In Concordia, these communes form entire planet in a pacifist, environmentalist and queer utopia. On the other hand, Concordia is a planet that receives refugees from other worlds that are more technologically backward and that maintain traditions inspired by the sworn virgins of Albania – women who renounce sex and become for practical purposes men and heads of families. This is considered barbaric by the Concordians.

Infiltradas published in 2019, is a collection of essays on science fiction, horror and fantasy in Spain written from a feminist perspective. The book won an Ignatus Award.
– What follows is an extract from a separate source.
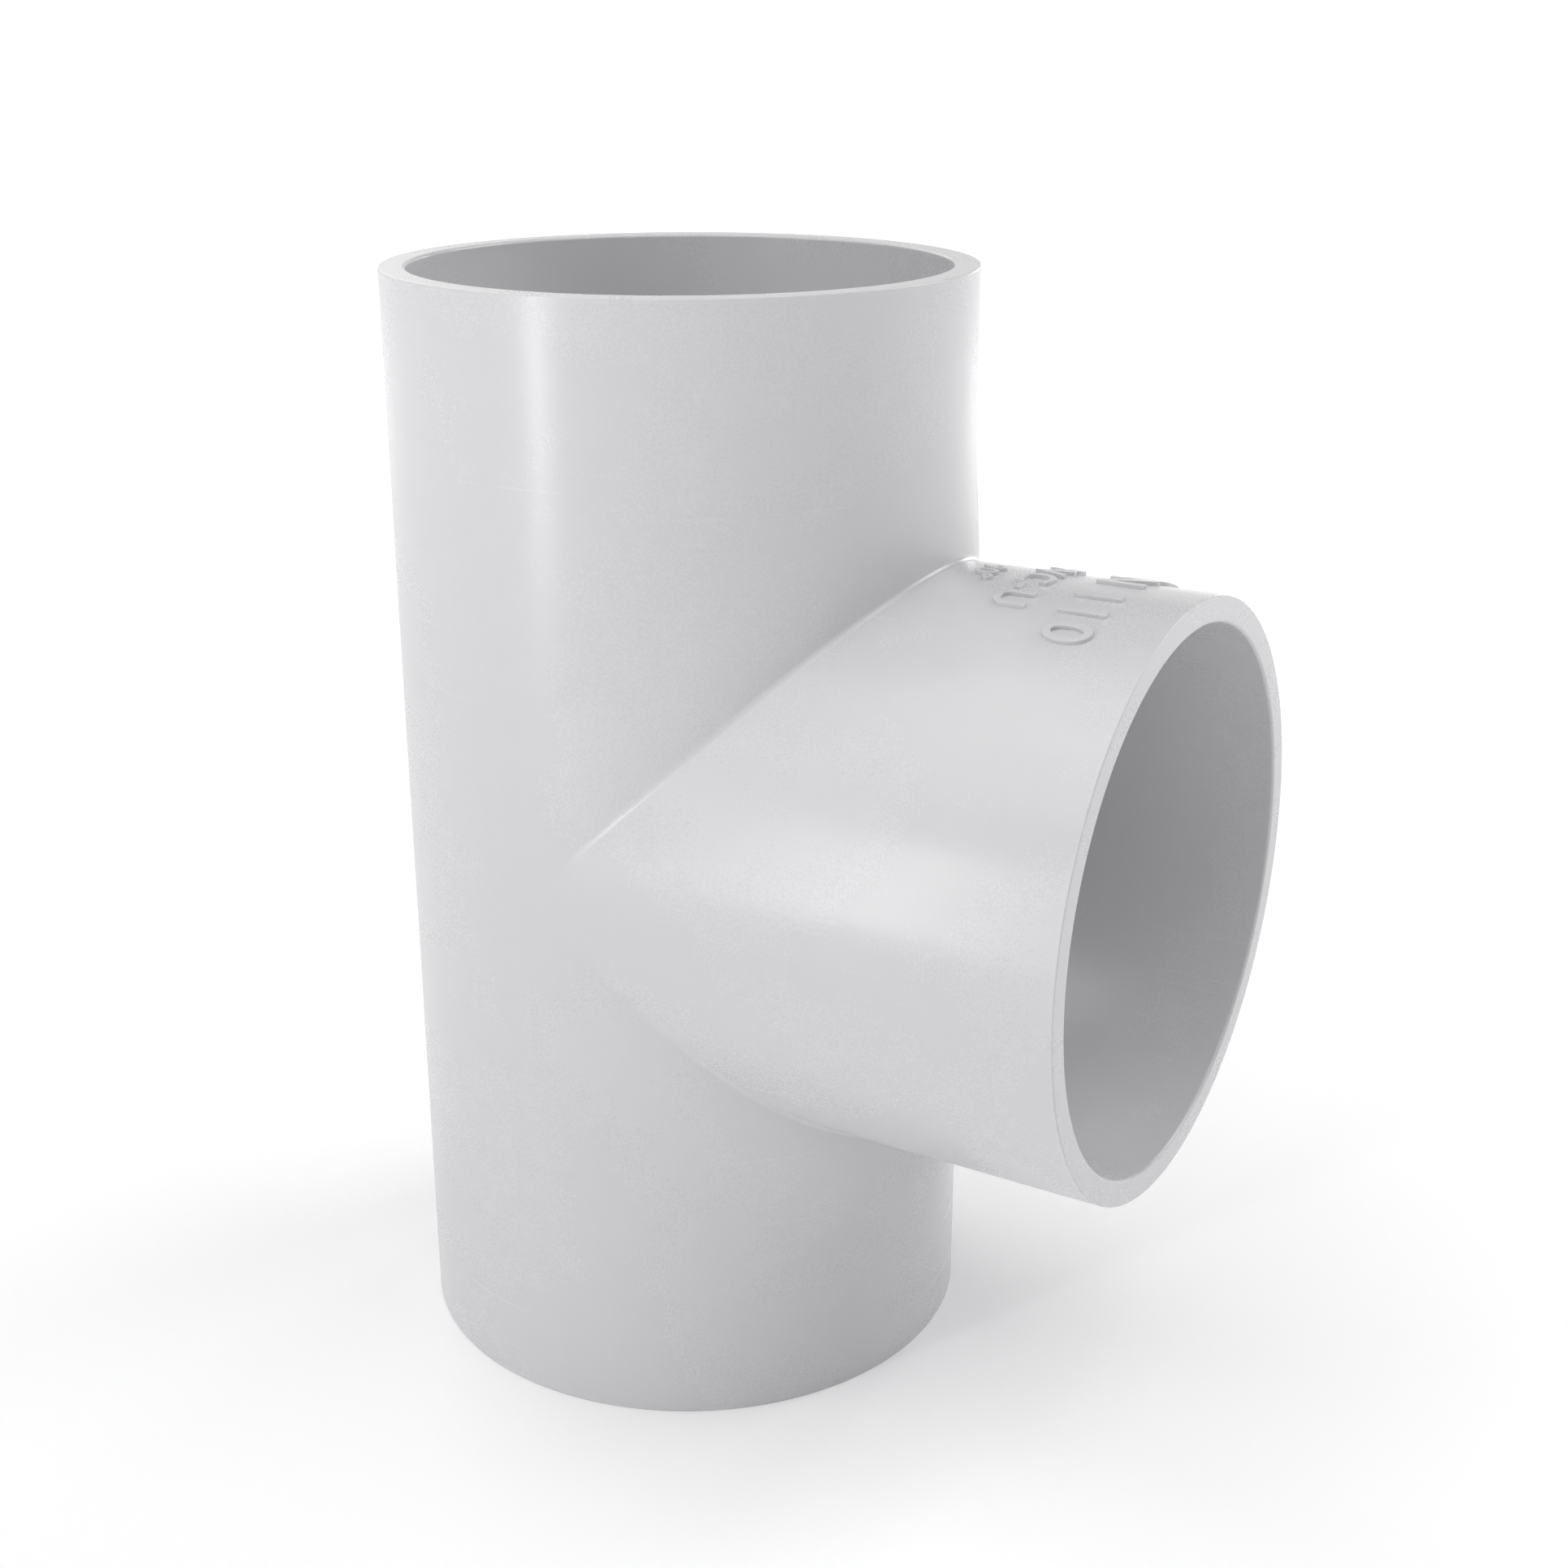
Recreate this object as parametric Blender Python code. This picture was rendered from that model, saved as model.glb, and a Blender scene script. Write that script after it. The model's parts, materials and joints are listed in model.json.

In 2021, she published the essay Identidades confinadas. La construcción de un conflicto entre feminismo, activismo trans y teoría queer.

== Works ==

=== Novels ===
- "La Rosa de las nieblas" (1999)
- "El informe Monteverde: primera aproximación al est" (2005)
- "Flores de metal" (2007)
- "Yabarí" (2017)
- "El informe Monteverde" (2018)
- "El árbol de Sefarad" (2018)
- "Más allá de Concordia" (2023)

=== Tales ===
- "Amargarita Páez: relatos" (2002)
- Robles, Lila (2013). "Historias del Crazy Bar y otros relatos de lo imposible"

=== Essays ===
- "En regiones extrañas: un mapa de la ciencia ficción, lo fantástico y lo maravilloso" (2016)
- Infiltradas, 2019
- Identidades confinadas. La construcción de un conflicto entre feminismo, activismo trans y teoría queer (2021)

== Awards ==
- Premio Ignotus for the best essay in 2017 for En regiones extrañas.
- Premio Ignotus for Infiltradas in 2019.
- Premio Gabriel awarded in 2020 by PÓRTICO, Asociación Española de Fantasía, Ciencia Ficción y Terror, for her contribution to the world of science fiction.